But yeh besides that I do now understand the sentence.... what I still don't get, and I apologise I know you've probably explained but I read your comments 5-6 times and I still don't know...


á milli einhvers sem er rautt

or

á milli einhvers sem er rauðs


Maybe the example isn't valid, but you understand the concept i'm going for.. i tried to think of more but always come out with something that sounds odd... það er maður sem er hvítur... farðu til hans sem er hvítur/hvíts?

I know again, go to him which is white doesn't really make sense but I'm just asking if case matching is required as you are referencing back to the main clause something which is declined so I would imagine you have to decline everything?


----------



## Alxmrphi

> If the preposition á milli wasn't there (and I can't think of a sentence) but would there ever be a case where a noun is affected by something after the sem... i.e. "það eru bílum sem er lagt" or would it be "það eru bílar sem er lagt"


Your second example is correct. The thing about sem is it's adding information. In a sense (like I suppose is the case with all relative pronouns in a sense) they are superfluous and it's possible to have a grammatical sentence without them. Generally up in the main clause is where case assignment precedence is higher so there is a higher precedence for _bílar_ to be nominative due to _það eru_ than to take case from something after _sem_ which is a sub-clause with less precedence. I can't think of an example off the top of my head at the moment but the environment of the sentence would be when there isn't another case-issue in the main clause with any strict case requirements, then the case inside the _sem_-clause can 'crawl up' and assign case.

Here is one example I found:


> Hægt er að brúa það bil sem er á hæfileikum umsækjenda og *þess* sem krafist er af þeim þegar þeir taka við starfi
> It's possible to bridge the gap between the candidates' abilities and that which is required of them when they start their role...
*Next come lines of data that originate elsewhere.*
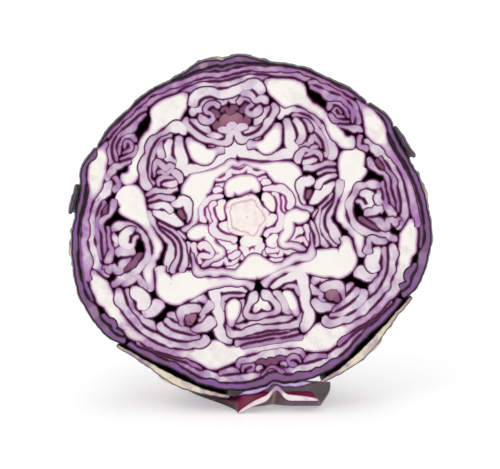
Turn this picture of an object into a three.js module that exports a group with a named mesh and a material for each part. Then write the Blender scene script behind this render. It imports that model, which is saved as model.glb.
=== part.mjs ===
// Half a red cabbage head, cut across, resting on its loose outer leaf. Millimetres, +Z up.
// Every leaf is drawn once as a line on the cut face, with its half thickness at each point.
// Behind the cut the whole pattern shrinks towards the stem, level by level.
import * as THREE from "three";
import { mergeGeometries, mergeVertices } from "three/addons/utils/BufferGeometryUtils.js";

const leanBack = THREE.MathUtils.degToRad(10); // the cut face leans away from upright
const roll = THREE.MathUtils.degToRad(9.3); // the head lies turned on its side
const faceHeight = 81.7; // from the ground to the middle of the cut face, before the lean
const leafGap = 0.6; // air between two leaves
const sampleStep = 4.8; // length of one straight piece along a leaf
const foldRatio = 2.2; // a leaf meets itself where its length is this many times the straight way

// Depth behind the cut, scale of the pattern there, and radius of the core there.
const levels = [
  { depth: 0, scale: 1, core: 6.4 },
  { depth: 14, scale: 1.015, core: 6.9 },
  { depth: 32, scale: 0.98, core: 7.8 },
  { depth: 46, scale: 0.87, core: 11 },
  { depth: 57, scale: 0.66, core: 13 },
  { depth: 66, scale: 0.3, core: 14 },
];
const stubDepth = 75; // where the cut stem ends
const coreSides = 16;

const colours = { heart: 0xe9cfd8, rib: 0xf3ece0, blade: 0xb99ac0, skin: 0x4b2743, core: 0xf0e2dc };

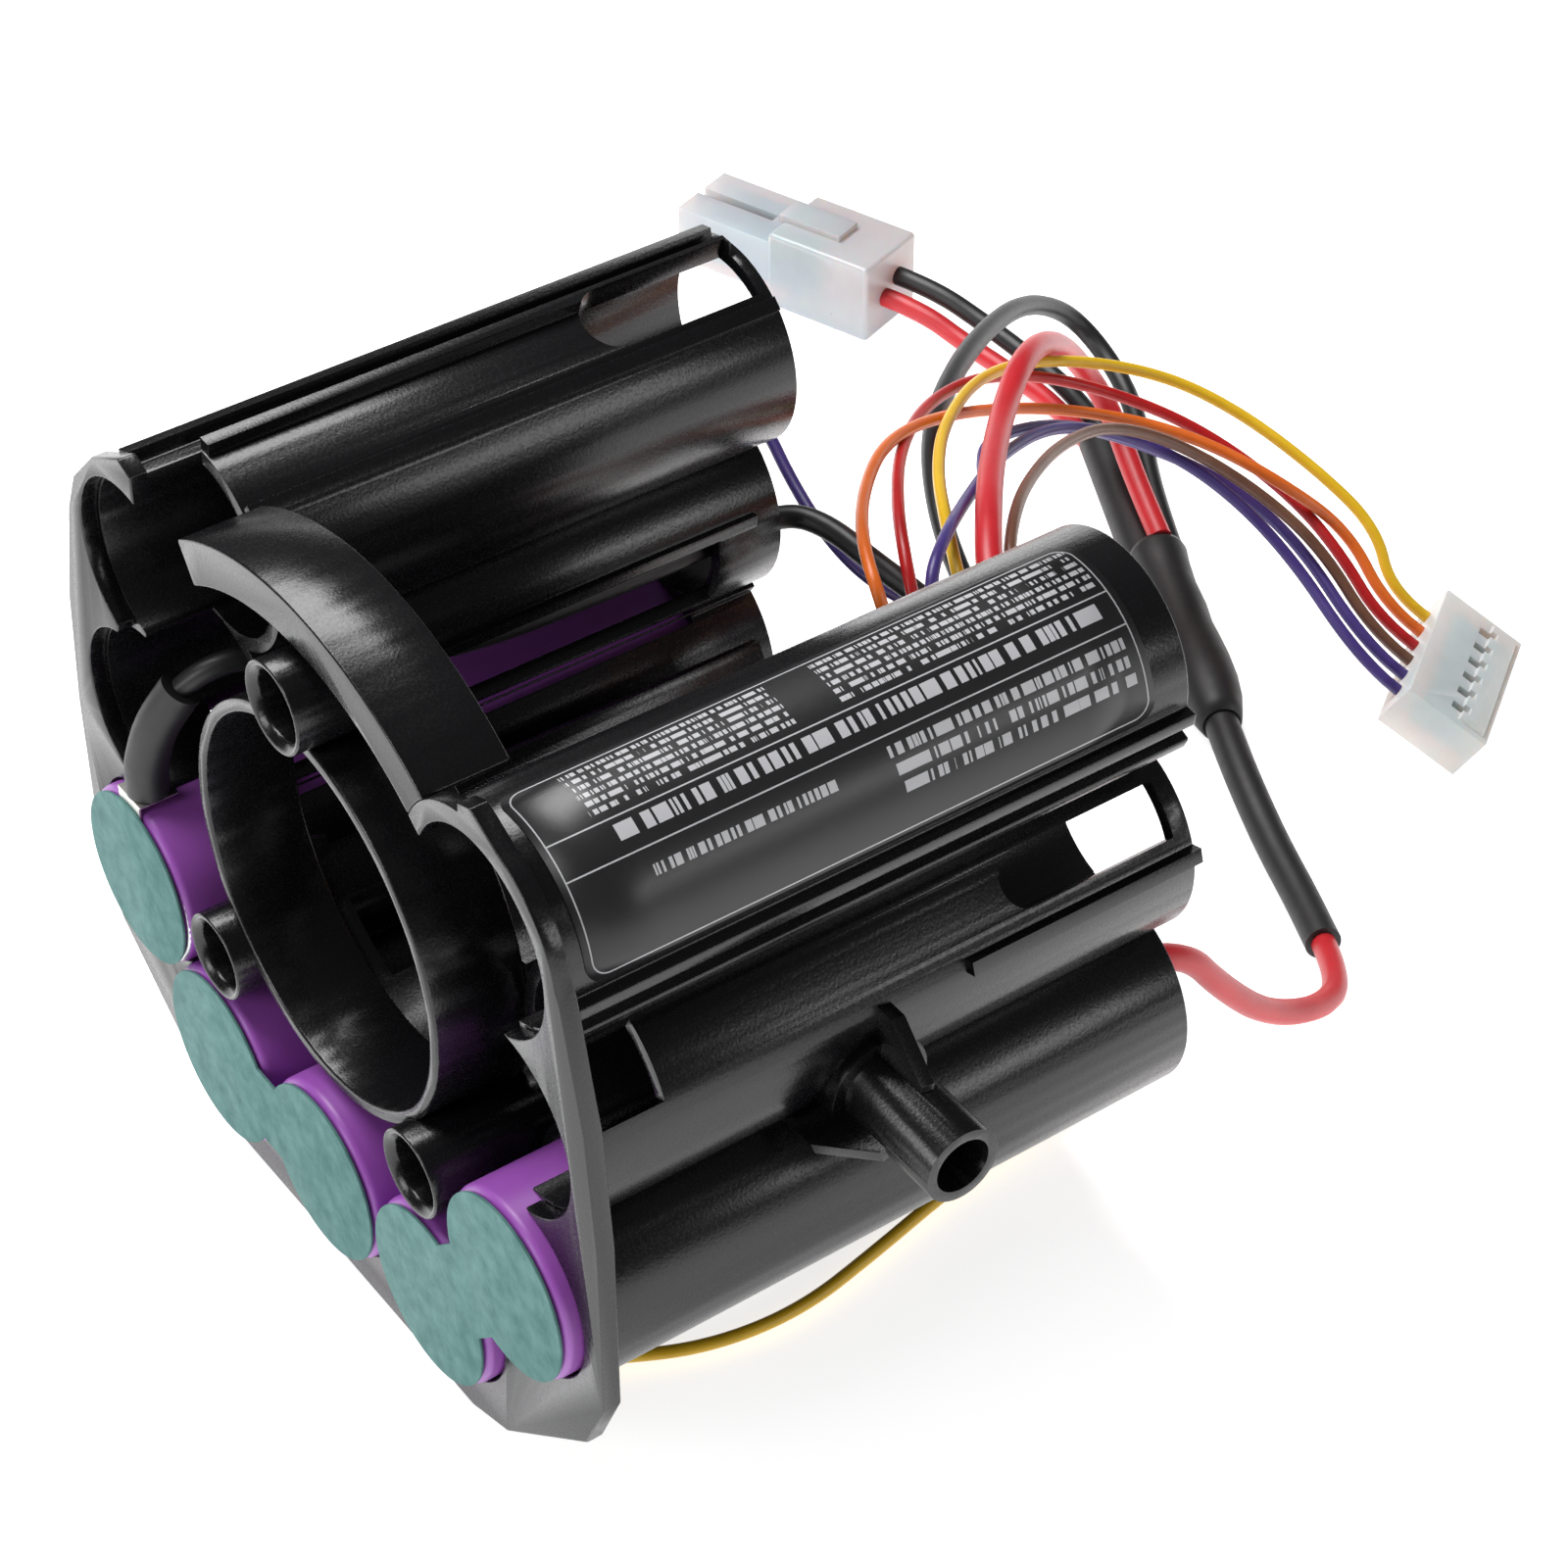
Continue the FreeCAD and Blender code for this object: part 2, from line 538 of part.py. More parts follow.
def power_connector():
    length, width, height = power_body
    nose_length, nose_width, nose_height = power_nose
    body = Part.makeBox(length, width, height, Vector(0, -width / 2, 0))
    body = body.makeFillet(0.6, body.Edges)
    nose_z = (height - nose_height) / 2
    nose = Part.makeBox(nose_length + 1, nose_width, nose_height, Vector(length - 1, -nose_width / 2, nose_z))
    body = body.fuse(nose)
    gap = Part.makeBox(nose_length, 1.4, nose_height + 2, Vector(length + 2.5, -0.7, nose_z - 1))
    body = body.cut(gap)
    for side in (-1, 1):
        chamber = Part.makeBox(nose_length + 6, 3.0, nose_height - 2.4,
                               Vector(length - 6, side * power_pin_pitch / 2 - 1.5, nose_z + 1.2))
        body = body.cut(chamber)
    latch = Part.makeBox(9.0, 4.0, 1.2, Vector(length - 8.5, -2.0, height - 0.4))
    body = body.fuse(latch)
    body.Placement = power_place
    return largest(body)


def power_terminals():
    height = power_body[2]
    pins = []
    for side in (-1, 1):
        pins.append(Part.makeBox(11.0, 2.2, 2.2, Vector(power_body[0] - 6, side * power_pin_pitch / 2 - 1.1,
                                                        height / 2 - 1.1)))
    shape = Part.makeCompound(pins)
    shape.Placement = power_place
    return shape


# ---------------------------------------------------------------- nodes
def near_tab():
    """Strip on the first cell, with a lug folded over the shoulder for the thermal cut-off."""
    upright = on_bay(box(near_strip_x, can_start, -5.0, 10.2, -2, 2), cell_centres[0], 90)
    y, z = cell_centres[0]
    lug = box(near_strip_x, 4.4, y - 2.3, y + 2.0, z + 10.0, z + 10.0 + strip_thk)
    return largest(upright.fuse(lug))


def far_paper(shape):
    """Far paper with the opening the red lead comes through."""
    lead = routes["red_return"][0]
    centre = (lead[1] - shift.y, lead[2] - shift.z)
    return shape.cut(rod(can_end, bay_end, cord_dia["red_return"] / 2 + 0.1, centre))


near_strip_x = paper_thk
far_paper_x = can_end + strip_thk
nodes = {"duct_front": duct_front(), "duct_rear": duct_rear(), "front_flange": front_flange(),
         "collar_band": collar_band(), "side_stub": side_stub(), "label": label(),
         "screw_bosses": Part.makeCompound(list(map(screw_boss, boss_centres, boss_lengths)))}
for index, name in enumerate(bay_names):
    nodes[name] = bay(index)
for index in range(len(cell_centres)):
    nodes["cell_can_%d" % (index + 1)] = cell_can(index)
    nodes["cell_wrap_%d" % (index + 1)] = cell_wrap(index)
nodes["paper_near_1"] = paper(0, 0)
nodes["paper_near_2_3"] = paper(0, 1, 2)
nodes["paper_near_4_5"] = paper(0, 3, 4)
nodes["strip_near_1"] = near_tab()
nodes["strip_near_2_3"] = strip(1, 2, near_strip_x)
nodes["strip_near_4_5"] = strip(3, 4, near_strip_x)
nodes["strip_far_1_2"] = strip(0, 1, can_end)
nodes["strip_far_3_4"] = strip(2, 3, can_end)
nodes["strip_far_5"] = tab(4, can_end)
nodes["paper_far_1_2"] = paper(far_paper_x, 0, 1)
nodes["paper_far_3_4"] = paper(far_paper_x, 2, 3)
nodes["paper_far_5"] = far_paper(paper(far_paper_x, 4))
for shape in nodes.values():
    shape.translate(shift)

for name, points in routes.items():
    nodes[name] = cord(name, points, cord_dia.get(name, sense_dia))
nodes["thermal_sleeve"] = cord("thermal_sleeve", thermal_route, thermal_sleeve_dia)
nodes["fuse_sleeve"] = cord("fuse_sleeve", fuse_route, fuse_sleeve_dia)
nodes["upper_sleeve"] = sleeve(upper_route, upper_sleeve_dia)
nodes["joint_sleeve"] = sleeve(joint_route, joint_sleeve_dia)
nodes["sense_connector"] = sense_connector()
nodes["sense_terminals"] = sense_terminals()
nodes["power_connector"] = power_connector()
nodes["power_terminals"] = power_terminals()

for name, shape in nodes.items():
    print("%-18s solids %d  volume %9.1f  valid %s  box %s" % (
        name, len(shape.Solids), shape.Volume, shape.isValid(),
        " ".join("%.1f" % v for v in (shape.BoundBox.XMin, shape.BoundBox.YMin, shape.BoundBox.ZMin,
                                      shape.BoundBox.XMax, shape.BoundBox.YMax, shape.BoundBox.ZMax))))
    shape.exportStep("parts/%s.step" % name)
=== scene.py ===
import bpy, bmesh, json, math
from mathutils import Matrix, Vector


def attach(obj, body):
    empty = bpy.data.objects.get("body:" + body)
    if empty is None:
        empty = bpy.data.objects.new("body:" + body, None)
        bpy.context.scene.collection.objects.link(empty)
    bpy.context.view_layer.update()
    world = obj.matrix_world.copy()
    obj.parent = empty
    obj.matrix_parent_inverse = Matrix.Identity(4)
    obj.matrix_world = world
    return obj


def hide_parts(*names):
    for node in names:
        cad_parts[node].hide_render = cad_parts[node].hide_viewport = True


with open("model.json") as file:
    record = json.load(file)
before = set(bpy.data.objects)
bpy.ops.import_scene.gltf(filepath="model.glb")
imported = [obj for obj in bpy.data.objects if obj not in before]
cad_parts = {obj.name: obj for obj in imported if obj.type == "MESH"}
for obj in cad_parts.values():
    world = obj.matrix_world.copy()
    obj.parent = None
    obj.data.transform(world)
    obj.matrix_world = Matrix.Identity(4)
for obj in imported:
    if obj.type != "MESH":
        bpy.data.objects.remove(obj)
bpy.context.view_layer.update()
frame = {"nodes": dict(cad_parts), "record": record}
nodes = frame["nodes"]
mm = 0.001
rowShift = Vector((-33.65, 4.95, 44.3))          # from the duct axis to the row's origin, in mm


def place(x, y, z):                              # a point laid out about the duct axis
    return (Vector((x, y, z)) + rowShift) * mm


# ---------------------------------------------------- shared effects
def makeGroup(name, ins, outs):
    group = bpy.data.node_groups.new(name, "ShaderNodeTree")
    for label, kind, value in ins:
        socket = group.interface.new_socket(name=label, in_out="INPUT", socket_type=kind)
        socket.default_value = value
    for label, kind in outs:
        group.interface.new_socket(name=label, in_out="OUTPUT", socket_type=kind)
    start = group.nodes.new("NodeGroupInput")
    end = group.nodes.new("NodeGroupOutput")
    return group, start, end


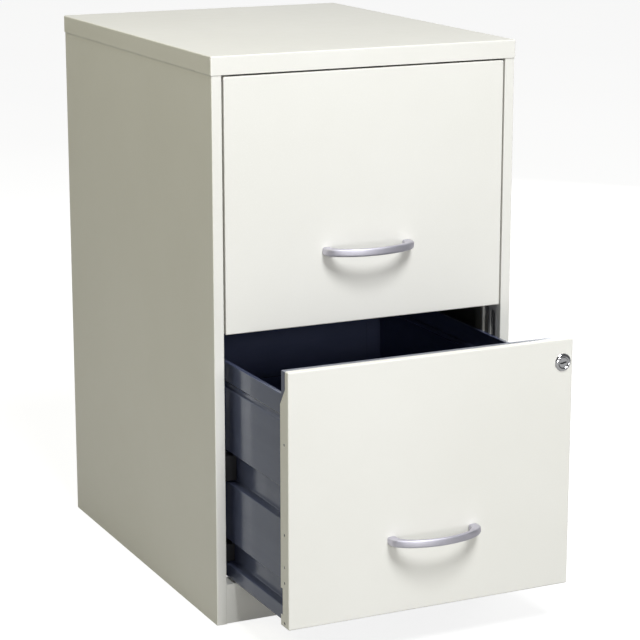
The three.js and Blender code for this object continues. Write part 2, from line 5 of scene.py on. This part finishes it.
import bmesh
import bpy
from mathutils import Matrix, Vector


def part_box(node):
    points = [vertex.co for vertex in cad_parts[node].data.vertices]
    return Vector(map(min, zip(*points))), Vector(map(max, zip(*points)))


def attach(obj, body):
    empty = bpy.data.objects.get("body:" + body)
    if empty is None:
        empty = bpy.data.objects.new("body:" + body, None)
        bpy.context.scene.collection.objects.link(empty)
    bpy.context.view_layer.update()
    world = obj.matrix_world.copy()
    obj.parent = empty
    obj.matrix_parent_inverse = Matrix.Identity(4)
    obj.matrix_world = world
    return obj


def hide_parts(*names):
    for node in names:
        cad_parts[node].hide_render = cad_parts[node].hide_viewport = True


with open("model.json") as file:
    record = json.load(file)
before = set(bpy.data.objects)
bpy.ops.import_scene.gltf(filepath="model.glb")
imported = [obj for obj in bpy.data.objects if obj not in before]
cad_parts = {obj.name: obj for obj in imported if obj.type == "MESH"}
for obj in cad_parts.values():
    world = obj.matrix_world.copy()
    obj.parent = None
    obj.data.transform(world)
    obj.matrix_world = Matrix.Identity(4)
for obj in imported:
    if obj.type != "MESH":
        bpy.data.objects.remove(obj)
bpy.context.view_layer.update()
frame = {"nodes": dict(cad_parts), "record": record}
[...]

You have _bil sem er á + dative_ and instead of því (dative) the genitive requirement of _krefjast _comes up out of the sem-clause and assigns genitive to þess which is up in the main clause. That sort of requirement for dative is looser. I'm not sure how best to explain why because it's just a feeling that develops. I'd say partly because it was conjoined and there already has been a dative noun phrase preceding it and because the meaning and point of it being there is directly because of wanting to say "_that which is required_."

About the last sentence, you'll have to come up with a better way to explain what you mean because it's hard to correct what we both know is a mistake in the first place. Having _vera _and an adjective would break any requirement for case to be preserved anyway. I don't know if that answers your question.


----------



## ShakeyX

So I guess it's like...

Donna borðaði kökuna - Kakan var ljúffeng - Donna borðaði kökuna, hún var ljúffeng... Donna borðaði kökuna sem var ljúffeng. (EKKI ljúffenga)...

Donna borðaði ljúffenga köku would be okay...

or Donna borðaði ljúffengu kökuna sem var á borðinu

AMIRIGHT OR AMIRGHT ?


----------



## Alxmrphi

Exactly, that's what I said before, _vera _+ (predicate) adjective brings you back to nominative. 
You've made me hungry now.


----------



## Kadabrium

Alxmrphi said:


> Hægt er að brúa það bil sem er á hæfileikum umsækjenda og *þess sem krafist er af þeim þegar þeir taka við starfi*


I reserve my opinion on this one. 
If this can be correct, the OP's sentence can become like _á milli rauðs bíls og bíli (_þeas._ öðrum) sem er lagt
_which is very strange.


----------



## Alxmrphi

Kadabrium said:


> I reserve my opinion on this one.
> If this can be correct, the OP's sentence can become like _á milli rauðs bíls og bíli (_þeas._ öðrum) sem er lagt
> _which is very strange.


What is the reasoning behind the correctness of both of them based on the correctness of one?
This is language, not logic. For all we know, this might only be possible with það without any more information.
It's just not possible to extrapolate rules like that.


----------